The Florida Agency for Health Care Administration last month filed a lawsuit in federal court in Tampa, claiming that the federal government was exceeding its authority in pushing the provision. A hearing on the ongoing dispute is scheduled for April 18.

The expansion would have raised the family income limit for children to qualify for the program from 200% to 300% of the federal poverty level. It was estimated to provide health insurance for an additional 42,000 Florida children, according to an analysis of the bill.

The federal Children’s Health Insurance Program would cover about 72% of the cost, roughly $25 million per year, with the state picking up the remainder, estimated at about $10 million.

Monthly premiums for KidCare are either $15 or $20 depending on household income, but most families pay nothing at all, according to the KidCare website.

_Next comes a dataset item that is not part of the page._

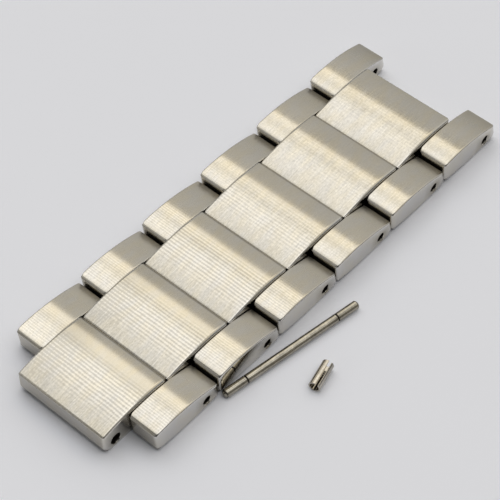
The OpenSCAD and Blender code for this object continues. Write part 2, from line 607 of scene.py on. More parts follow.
def inside(point: complex, loop: Sequence[complex]) -> bool:
    """Tells whether a point lies inside a loop, which then turns once round it."""
    turns = sum(cmath.phase((after - point) / (before - point)) for before, after in zip(loop, [*loop[1:], loop[0]]))
    return abs(turns) > math.pi


@dataclass(frozen=True)
class Hole:
    """A round hole along X. Each mouth has a width and a depth. With a depth of its own, it opens on the left only."""

    centre: complex
    radius: float
    outer_mouth: tuple[float, float] = (0.02, 0.02)
    inner_mouth: tuple[float, float] = (0.02, 0.02)
    depth: float | None = None
    # The wall is left bare for a short depth inside each flat side, then over fade it is painted dark: painted shade
    # in the hole. A blind hole's bottom is painted dark in full.
    clean: float = 0.2
    fade: float = 0.02
    floor_radius: float = 0.98
    floor_drop: float = 0.004
    facets: int = 48

    def ring(
        self, shell: Shell, radius: float, place: float, slope: tuple[float, float] = (1, 0), grime: float = 0.0
    ) -> list[int]:
        """Adds one ring of the hole's wall.

        Args:
            shell: The shell to add to.
            radius: The ring's radius.
            place: Its place along X.
            slope: How far its normal leans towards the axis and along X.
            grime: How much painted shade the wall has there.

        Returns:
            The ring's vertices.
        """
        spokes = [cmath.rect(1, FULL_TURN * k / self.facets) for k in range(self.facets)]
        points = [self.centre + radius * spoke for spoke in spokes]
        return shell.ring(
            [Vector((place, point.real, point.imag)) for point in points],
            [Vector((slope[1], -slope[0] * spoke.real, -slope[0] * spoke.imag)) for spoke in spokes],
            [(0.0, 0.0, grime)] * self.facets,
        )

    def bottom(self, shell: Shell, half: float) -> list[list[int]]:
        """Adds the bottom of a hole that opens on the left.

        Args:
            shell: The shell to add to.
            half: Half of the piece's width.

        Returns:
            The two rings at the bottom's edge.
        """
        deepest = self.depth + self.floor_drop - half
        # The bottom's edge and floor are painted dark in full: painted shade at the end of the hole.
        edge = self.ring(shell, self.radius, self.depth - half, grime=1.0)
        floor = self.ring(shell, self.radius * self.floor_radius, deepest, (0, -1), 1.0)
        place = Vector((deepest, self.centre.real, self.centre.imag))
        middle = shell.ring([place], [Vector((-1, 0, 0))], [(0.0, 0.0, 1.0)])[0]
        shell.faces += [(number, middle, after) for number, after in zip(floor, floor[1:] + floor[:1])]
        return [edge, floor]


@dataclass(frozen=True)
class Prism:
    """An outline carried along X, with rounded edges and round holes."""

    outline: Outline
    width: float
    holes: tuple[Hole, ...] = ()
    polish: tuple[float, float] = (10.0, 40.0)
    # The underside, where the outline faces down more steeply than underside, is painted dark. Its rims are painted
    # dark up to a slope of 45 degrees, fading out by 75 degrees. This is a painted contact shadow along the bottom
    # edges.
    clean: tuple[float, float] = (75.0, 45.0)
    underside: float = -0.7

    def build(self) -> Shell:
        """Builds the solid.

        Returns:
            The closed shell, centred on X.
        """
        shell = Shell()
        rings = [self.outline_ring(shell, side, step) for side, step in self.ring_order()]
        for first, second in zip(rings, rings[1:]):
            shell.bridge(first, second)
        shell.flats = {-1: [rings[0]], 1: [rings[-1]]}
        for hole in self.holes:
            self.cut(shell, hole)
        return shell

    @staticmethod
    def ring_order() -> list[tuple[int, int]]:
        """The side, -1 for the left, and the number of each ring from the left flat to the right flat."""
        count = len(RIMS[Rim.ROUND])
        return [(-1, k) for k in reversed(range(count))] + [(1, k) for k in range(count)]

    def outline_ring(self, shell: Shell, side: int, step: int) -> list[int]:
        """Adds one ring of the outline.

        Args:
            shell: The shell to add to.
            side: -1 for the left side and 1 for the right.
            step: The ring's number in the edge.

        Returns:
            The ring's vertices.
        """
        runs, rim = self.outline.runs, RIMS[Rim.ROUND][step]
        sizes = [run.inner_rim if side < 0 and run.inner_rim is not None else run.rim for run in runs]
        depths = [rim.depth * size for size in sizes]
        brushed, polished = ([run.zone is zone for run in runs] for zone in (Zone.BRUSHED, Zone.POLISHED))
        degrees = math.degrees(rim.slope)
        edge, low = share(degrees, *self.polish), share(degrees, *self.clean)
        points, normals, zones = [], [], []
        for sample in self.outline.sample([rim.inset * size for size in sizes]):
            place = side * (self.width / 2 - sample.mix(depths))
            points.append(Vector((place, sample.point.real, sample.point.imag)))
            facing = Vector((0, sample.normal.real, sample.normal.imag)) * math.cos(rim.slope)
            normals.append(facing + Vector((side * math.sin(rim.slope), 0, 0)))
            # Painted contact shadow on the underside and its lower rims.
            grime = (sample.normal.imag < self.underside) * low
            zones.append((sample.mix(brushed) * (1 - edge), max(sample.mix(polished), edge), grime))
        return shell.ring(points, normals, zones)

    def cut(self, shell: Shell, hole: Hole) -> None:
        """Adds the wall of one hole, and its mouths to the flat sides.

        Args:
            shell: The shell to add to.
            hole: The hole.
        """
        half = self.width / 2
        rings: list[list[int]] = []
        for side, step in self.ring_order():
            if side > 0 and hole.depth is not None:
                break
            rim = RIMS[Rim.BEVEL][step]
            width, depth = hole.outer_mouth if side > 0 else hole.inner_mouth
            slope = (math.cos(rim.slope) / width, side * math.sin(rim.slope) / depth)
            added = [hole.ring(shell, hole.radius + rim.inset * width, side * (half - rim.depth * depth), slope)]
            if step == 0:
                # Past the bare stretch by the mouth, over fade, the wall is painted dark: painted shade in the hole.
                for more, grime in ((0.0, 0.0), (hole.fade, 1.0)):
                    added.append(hole.ring(shell, hole.radius, side * (half - hole.clean - more), grime=grime))
            rings += added[::-side]
        shell.flats[-1].append(rings[0])
        if hole.depth is None:
            shell.flats[1].append(rings[-1])
        else:
            rings += hole.bottom(shell, half)
        for first, second in zip(rings, rings[1:]):
            shell.bridge(second, first)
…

Child health advocates said the new federal rules will help low-income families ensure that their children can still receive medical care. Waiting periods for child health insurance programs are “outdated red tape barriers” to medical care for children, said Joan Alker, executive director at the Georgetown University Center for Children and Families.

“It is high time to get rid of these policies that place additional burdens on families,” she said.

Florida is now in the last month of its redetermination process, a period when it planned to assess the eligibility of children with complex medical needs.

Officials at the Florida Health Justice Project, a nonprofit that advocates for increased access to health care, said they have had a recent uptick in calls from panicked parents who were told by their child’s healthcare provider that their Medicaid coverage will lapse at the start of April.

“Parents need to know now what their options are and how they can best keep their children covered,” said Miriam Hartmatz, the nonprofit’s advocacy director.